Legs - Term used to describe the droplets left on the side of the
glass after swirling which ease down the surface as tears or "legs."
The thicker the legs and the more slow-moving they are, the higher
the alcohol content.
Lemony - Usually descriptive of a slightly acidic white wine that
reminds one of the flavor of fresh lemons.
Length - The amount of time the flavor and aroma of a wine stay on
the palate after swallowing., the longer the better the wine.
Light - Can refer to wines light in alcohol or wines light in
texture, weight, body - how the wine feels in the mouth.
Limousin - A forested area, province, of France near the town of
Limoges which is the major source of French Oak for wine barrels.
Lingering - Used to describe the persistence of the flavor of a wine
on the palate after tasting.
Lively - Crisp, fresh and fruity wines with vitality and the
presence of acidity.
Loire - Famous wine region in northeastern France, known for it a
goodly variety of fine wines as well as it's scenic beauty, and
through which runs the country's longest river of the same name.
Lush/Luscious - Soft tasting, rich, opulent, and smooth; most often
said of wines high in residual sugar, also sometimes refers to
intensely fruity wines.
M
Maceration - During fermentation, the process of the steeping of the
grape skins and solids in the wine, where alcohol acts as a solvent
to extract color, tannin and aroma from the skins.
Macon - A large region of Burgundy that is known for good, modest
table wines.
Madeira - Portuguese island in the Atlantic, about 400 miles off the
coast of Morocco that produces an interesting fortified wine of the
same name.
Maderized - Usually pertaining to white wines that have oxidized,
and describing the brownish color and slightly sweet, somewhat
caramelized and often nutty character found in mature dessert-style
wines.
Madiran - A small but well known appellation in in the Languedoc
region of France that produces robust red wines.

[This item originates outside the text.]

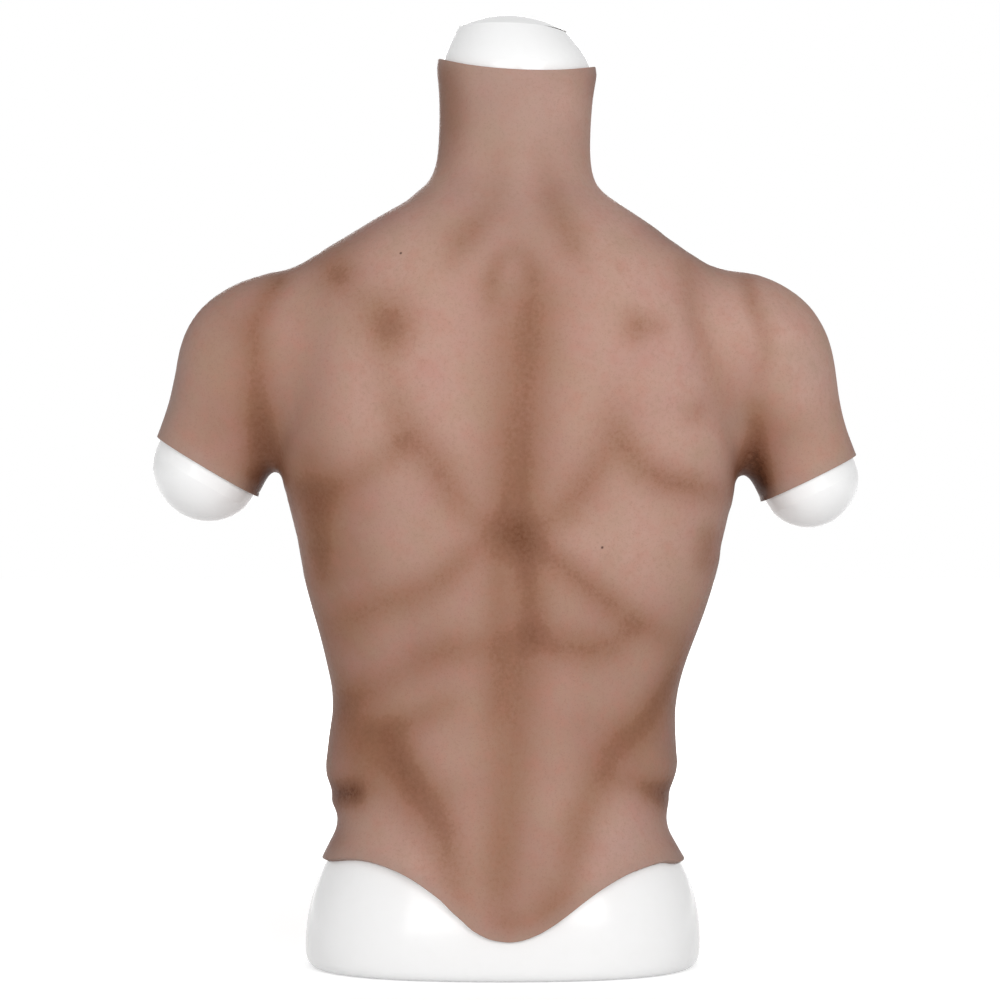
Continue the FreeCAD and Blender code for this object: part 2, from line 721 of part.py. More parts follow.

Magnum - An oversize bottle that holds 1.5 liters, twice the size of
a regular 750 ml bottle.
Malbec - A red-wine grape used, both in California and France, and
other parts of the world, for blending in many Bordeaux wines, where
its intense color and extracts add to the wine's body; also used as
primary grape in the inky red wines of the Cahors region of France
and in some Argentine reds. Malbecs can be fairly deep in color with
dark berry flavors and a fair amount of tannin.
Malic - Used to describe the green apple-like flavor found in young
grapes which diminishes as they ripen and mature.
Malolactic Fermentation - A secondary fermentation occurring in most
bottled wines, this process converts the naturally occurring malic
acid into softer lactic acid plus carbon dioxide gas, thus reducing
the wine's total acidity. Adds complexity to whites such as
Chardonnay and softens reds such as Cabernet and Merlot.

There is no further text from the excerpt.